Reproduce precisely the lines between the start of the data below and the line with "return SLIDER_PLACE[0] +", both included.

Raw data:

--

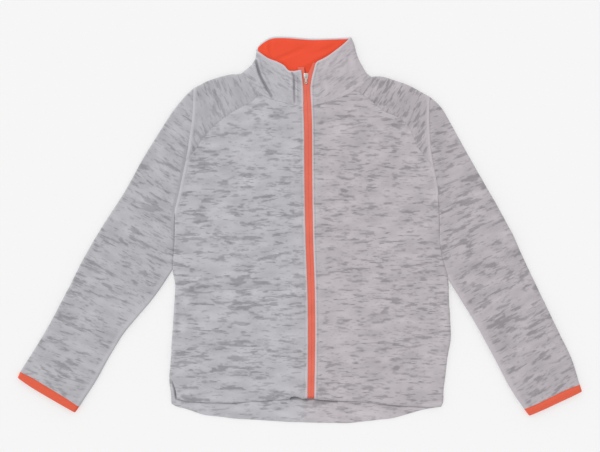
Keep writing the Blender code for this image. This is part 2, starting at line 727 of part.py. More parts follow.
def block(name, low, high, finish, location, bevel=0.0):
    """A block between two corners, with its edges eased where a bevel is given."""
    shaped = bmesh.new()
    bmesh.ops.create_cube(shaped, size=1.0)
    for vertex in shaped.verts:
        vertex.co = [(a + b) / 2 + (b - a) * c for a, b, c in zip(low, high, vertex.co)]
    if bevel:
        edges = list(shaped.edges)
        bmesh.ops.bevel(shaped, geom=edges, offset=bevel, segments=1, affect="EDGES")
    mesh = bpy.data.meshes.new(name)
    shaped.to_mesh(mesh)
    shaped.free()
    return place_mesh(name, mesh, finish, location)


def united(body, *others):
    """Joins other blocks to a body with Booleans and leaves them out of the model."""
    for other in others:
        other.hide_render = True
        other.display_type = "WIRE"
        union = body.modifiers.new(other.name, "BOOLEAN")
        union.operation = "UNION"
        union.object = other


def slider_spot():
    """The slider's middle on top of the tapes, in world axes."""
    top = rise(np.array(SLIDER_PLACE)) - FLEECE - LAY_GAP
    return SLIDER_PLACE[0] + ZIP_FOOT[0], SLIDER_PLACE[1] + ZIP_FOOT[1], top


def make_slider():
    """The slider: a plate over the tapes and one under them, a post between and a bail on top."""
    spot = slider_spot()
    wide, long = SLIDER_WIDTH / 2, SLIDER_LENGTH / 2
    floor = -ZIP_TAPE - SEAM_GAP
    roof = SEAM_GAP + SLIDER_TOP
    low, high = (-wide, -long, SEAM_GAP), (wide, long, roof)
    body = block("zip_slider", low, high, METAL, spot, METAL_EASE)
    low, high = (-wide, -long, floor - SLIDER_BASE), (wide, long, floor)
    base = block("slider_base", low, high, METAL, spot, METAL_EASE)
    low = (-POST_WIDTH / 2, long - POST_LENGTH, floor - SLIDER_BASE / 2)
    high = (POST_WIDTH / 2, long - POST_INSET, roof - SLIDER_TOP / 2)
    post = block("slider_post", low, high, METAL, spot)
    bail, reach = BAIL_WIDTH / 2, BAIL_LENGTH / 2
    top = roof + BAIL_INSIDE
    legs = []
    for number, leg in enumerate((-reach, reach - BAIL_BAR)):
        low = (-bail, leg, roof - SLIDER_TOP / 2)
        high = (bail, leg + BAIL_BAR, top + BAIL_BAR / 2)
        legs.append(block(f"bail_leg_{number}", low, high, METAL, spot))
    bar = block("bail_bar", (-bail, -reach, top), (bail, reach, top + BAIL_BAR), METAL, spot)
    united(body, base, post, *legs, bar)


def make_pull_tab():
    """The pull tab, hanging by its eye from the bail and lying along the zip towards the hem."""
    x, y, z = slider_spot()
    hinge_y = BAIL_LENGTH / 2 - BAIL_BAR - SEAM_GAP - TAB_CROSSBAR / 2
    hinge_z = SEAM_GAP + SLIDER_TOP + SEAM_GAP + TAB_THICK / 2
    outline = bpy.data.curves.new("pull_tab", "CURVE")
    outline.dimensions = "2D"
    outline.fill_mode = "BOTH"
    outline.extrude = TAB_THICK / 2
    head = TAB_CROSSBAR / 2
    wide = TAB_WIDTH / 2
    waist = wide - TAB_WAIST_IN
    shoulder = head - TAB_EYE_LENGTH
    neck = shoulder - TAB_WAIST_RUN
    round_end = head - TAB_LENGTH + wide
    rim = [(-wide, head), (wide, head), (wide, shoulder), (waist, neck)]
    for turn in map(math.radians, TAB_ROUND_STEPS):
        rim.append((wide * math.cos(turn), round_end + wide * math.sin(turn)))
    rim += [(-waist, neck), (-wide, shoulder)]
    eye = TAB_EYE_WIDTH / 2
    hole_top, hole_foot = -TAB_CROSSBAR / 2, -TAB_CROSSBAR / 2 - TAB_EYE_LENGTH
    hole = [(-eye, hole_top), (eye, hole_top), (eye, hole_foot), (-eye, hole_foot)]
    for ring in (rim, hole):
        spline = outline.splines.new("POLY")
        spline.points.add(len(ring) - 1)
        for point, (across, up) in zip(spline.points, ring):
            point.co = (across, up, 0, 1)
        spline.use_cyclic_u = True
    place_mesh("pull_tab", outline, METAL, (x, y + hinge_y, z + hinge_z))


def make_zip_box():
    """The box that holds the zip together at the hem."""
    foot = ZIP_LINE[0]
    top = rise(np.array(foot)) - FLEECE - LAY_GAP + SEAM_GAP
    low, high = (-BOX_WIDTH / 2, 0, 0), (BOX_WIDTH / 2, BOX_LENGTH, BOX_THICK)
    spot = (foot[0] + ZIP_FOOT[0], foot[1] + ZIP_FOOT[1], top)
    block("zip_box", low, high, PLASTIC, spot, BOX_EASE)


def main():
    for old in list(bpy.data.objects):
        bpy.data.objects.remove(old)
    right, left = Half("right"), Half("left")
    make_back(right, left)
    for half in (right, left):
        make_front(half)
        make_yoke(half)
        make_sleeve(half)
        make_cuff(half)
        make_tape(half.side)
    make_collar(right, left)
    make_zip_box()
    make_slider()
    make_pull_tab()


main()
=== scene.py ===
"""The looks of a slub fleece zip jacket that lies flat on its back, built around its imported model.

Axes: +X towards the wearer's left sleeve, +Y from the hem to the collar, +Z up from the floor. Sizes
are in metres, and in the outlines, creases, seams and shades in millimetres. Places in plan are given
from the foot of the zip, and right and left are the wearer's.
"""

import collections
import json
import math

import bmesh
import bpy
import numpy as np
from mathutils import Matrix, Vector


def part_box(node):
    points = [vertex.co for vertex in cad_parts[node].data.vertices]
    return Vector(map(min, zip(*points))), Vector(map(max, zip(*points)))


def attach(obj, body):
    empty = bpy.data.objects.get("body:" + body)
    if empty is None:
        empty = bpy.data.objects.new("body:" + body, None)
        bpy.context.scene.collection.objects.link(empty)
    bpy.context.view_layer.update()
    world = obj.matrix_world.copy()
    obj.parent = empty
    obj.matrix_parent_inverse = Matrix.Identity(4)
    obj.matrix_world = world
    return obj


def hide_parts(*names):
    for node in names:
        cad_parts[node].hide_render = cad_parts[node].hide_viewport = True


bl_info = {
    "name": "Fleece Zip Jacket",
    "version": (1, 0, 0),
    "blender": (4, 5, 0),
    "location": "3D View > Sidebar > Jacket",
    "description": "Builds a slub fleece jacket with a full front zip, laid flat",
    "category": "Object",
}

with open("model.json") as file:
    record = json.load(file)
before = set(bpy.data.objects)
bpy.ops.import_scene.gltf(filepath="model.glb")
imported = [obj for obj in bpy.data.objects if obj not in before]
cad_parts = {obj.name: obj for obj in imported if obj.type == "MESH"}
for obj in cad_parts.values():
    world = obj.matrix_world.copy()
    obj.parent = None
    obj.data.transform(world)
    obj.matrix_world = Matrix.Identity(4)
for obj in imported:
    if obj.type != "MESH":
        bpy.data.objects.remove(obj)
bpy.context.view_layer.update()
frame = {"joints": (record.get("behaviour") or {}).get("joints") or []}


def metres(rows):
    """Numbers given in millimetres, or nested rows of them, in metres."""
    return tuple(metres(row) for row in rows) if isinstance(rows, tuple) else rows / 1000


# The lay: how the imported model's layers stand above the floor.
SEAM_GAP = 0.0003
LAY_GAP = 0.0004
COLLAR_GAP = 0.0007
TUCK_GAP = -0.0006
BODY_RISE = 0.0074
NECK_RISE = 0.0100
HEM_RISE = 0.0062
FOLD_SPREAD = 1.4
FLEECE = 0.0020
NECK_RISE_OVER = (0.42, 0.54)
NECK_FADE_OVER = (0.135, 0.21)
HEM_RISE_DEEP = 0.06
HEM_LIFT_OVER = (0.03, 0.09)
BODY_HALF = 0.28

# The zip.
ZIP_FOOT = (0.0205, -0.3096)
ZIP_SHOWS = 0.0127
TAPE_WIDTH = 0.0123
SLIDER_PLACE = (-0.0091, 0.5920)
ZIP_SINKS_OVER = (0.568, 0.584)
CROWN_FALLS_OVER = (0.0080, 0.0095)
HEM_LIFTS_UP_TO = 0.032
HEM_CURLS_OVER = 0.005
TAPE_FOOT_CUT = 0.008
HEM_LIFTS_BESIDE = (0.036, 0.056)
HEM_LIFT_FAR = 0.2
TAPES_APART = 0.00006
TAPE_CUT_ACROSS, TAPE_CUT_ALONG = (0.45, 0.75), (0, 0.03)

# The slider, with the reach, the height and the rounding of its bail's outside and inside, the pull
# tab and the zip box.
SHIELD_WIDTH, SHIELD_LENGTH = 0.0086, 0.0110
BAIL = ((0.0032, 0.0029, 0.0013), (0.0023, 0.0020, 0.0005))
TAB_WIDTH, TAB_LENGTH, TAB_HEAD = 0.0050, 0.0165, 0.0006
RIB_PITCH = 0.0021

# The cuff binding.
BINDING_WIDTH, BINDING_CROWN = 0.011, 0.0006
BINDING_RIBS, BINDING_RIB_PITCH = 0.00012, 0.0021
BINDING_SEAM_AT, BINDING_SEAM_WIDTH = 0.0022, 0.0008

# Stitches: how far from the edge, and along each one its places, heights and thicknesses, as shares
# of half its length and of half the thread.
STITCHES_BESIDE = 0.0056
STITCH_ALONG = np.array((-1, -0.55, 0, 0.55, 1))
STITCH_HIGH = np.array((-1.1, 0.5, 0.9, 0.5, -1.1))
STITCH_THICK = (0.5, 0.95, 1.0, 0.95, 0.5)
STITCH_SIDES = 6

# Seams: how wide the stitches pull the cloth down, and how the cloth gathers beside them.
GROOVE_WIDTH = 0.0014
GATHER_LENGTH, GATHER_SWAY, GATHER_SWAY_LENGTH = 0.0125, 2.2, 0.047
GATHER_START, GATHER_WIDTH = 0.002, 0.008

# The lining of the collar: how much of the front's relief it follows, how far it sinks below, between
# which heights it stays, and over which distances it lifts off inside the back.
LINING_FOLLOWS, LINING_SINKS = 0.7, 0.0007
LINING_FRONT_STAYS, LINING_BACK_STAYS = (-0.0014, 0), (-0.0024, 0.0003)
LINING_LIFTS_BELOW, LINING_LIFTS_ABOVE = (0.0030, 0.0120), (-0.0020, 0.0080)

# The unevenness of the upper and the lower layer, and how much of it the lower one shows.
UPPER_SEED, LOWER_SEED = 3, 8
LOWER_SHARE = 0.8

# Streak fading and painted highlights: within how much of the width the streaks fade whole and by how
# much; and beside the armholes, the front edges, the underarm seams and the collar's rim how far, and how
# much paler the colour is painted, as a highlight where these raised edges and folds catch the light; at
# the collar's rim it is also the lighter brushed face of the turned edge.
FADE_WHOLE = 0.4
FADED_STREAKS = 0.85
ARMHOLE_FADE_AND_HIGHLIGHT = (0.009, 0.12)
EDGE_FADE_AND_HIGHLIGHT = (0.0042, 0.25)
UNDERARM_FADE_AND_HIGHLIGHT = (0.012, 0.05)
RIM_FADE_AND_HIGHLIGHT = (0.0045, 0.34)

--

Complete output:
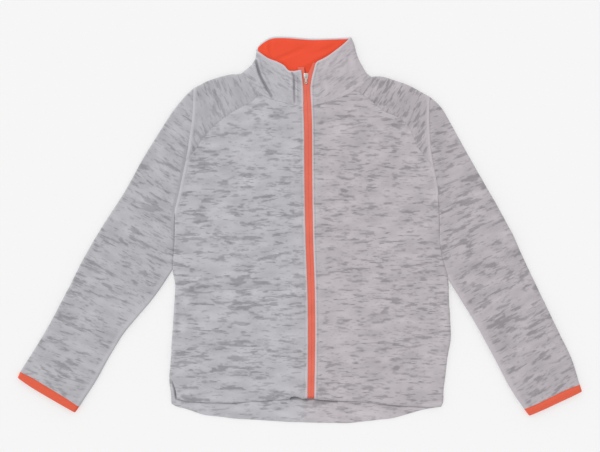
Keep writing the Blender code for this image. This is part 2, starting at line 727 of part.py. More parts follow.
def block(name, low, high, finish, location, bevel=0.0):
    """A block between two corners, with its edges eased where a bevel is given."""
    shaped = bmesh.new()
    bmesh.ops.create_cube(shaped, size=1.0)
    for vertex in shaped.verts:
        vertex.co = [(a + b) / 2 + (b - a) * c for a, b, c in zip(low, high, vertex.co)]
    if bevel:
        edges = list(shaped.edges)
        bmesh.ops.bevel(shaped, geom=edges, offset=bevel, segments=1, affect="EDGES")
    mesh = bpy.data.meshes.new(name)
    shaped.to_mesh(mesh)
    shaped.free()
    return place_mesh(name, mesh, finish, location)


def united(body, *others):
    """Joins other blocks to a body with Booleans and leaves them out of the model."""
    for other in others:
        other.hide_render = True
        other.display_type = "WIRE"
        union = body.modifiers.new(other.name, "BOOLEAN")
        union.operation = "UNION"
        union.object = other


def slider_spot():
    """The slider's middle on top of the tapes, in world axes."""
    top = rise(np.array(SLIDER_PLACE)) - FLEECE - LAY_GAP
    return SLIDER_PLACE[0] + ZIP_FOOT[0], SLIDER_PLACE[1] + ZIP_FOOT[1], top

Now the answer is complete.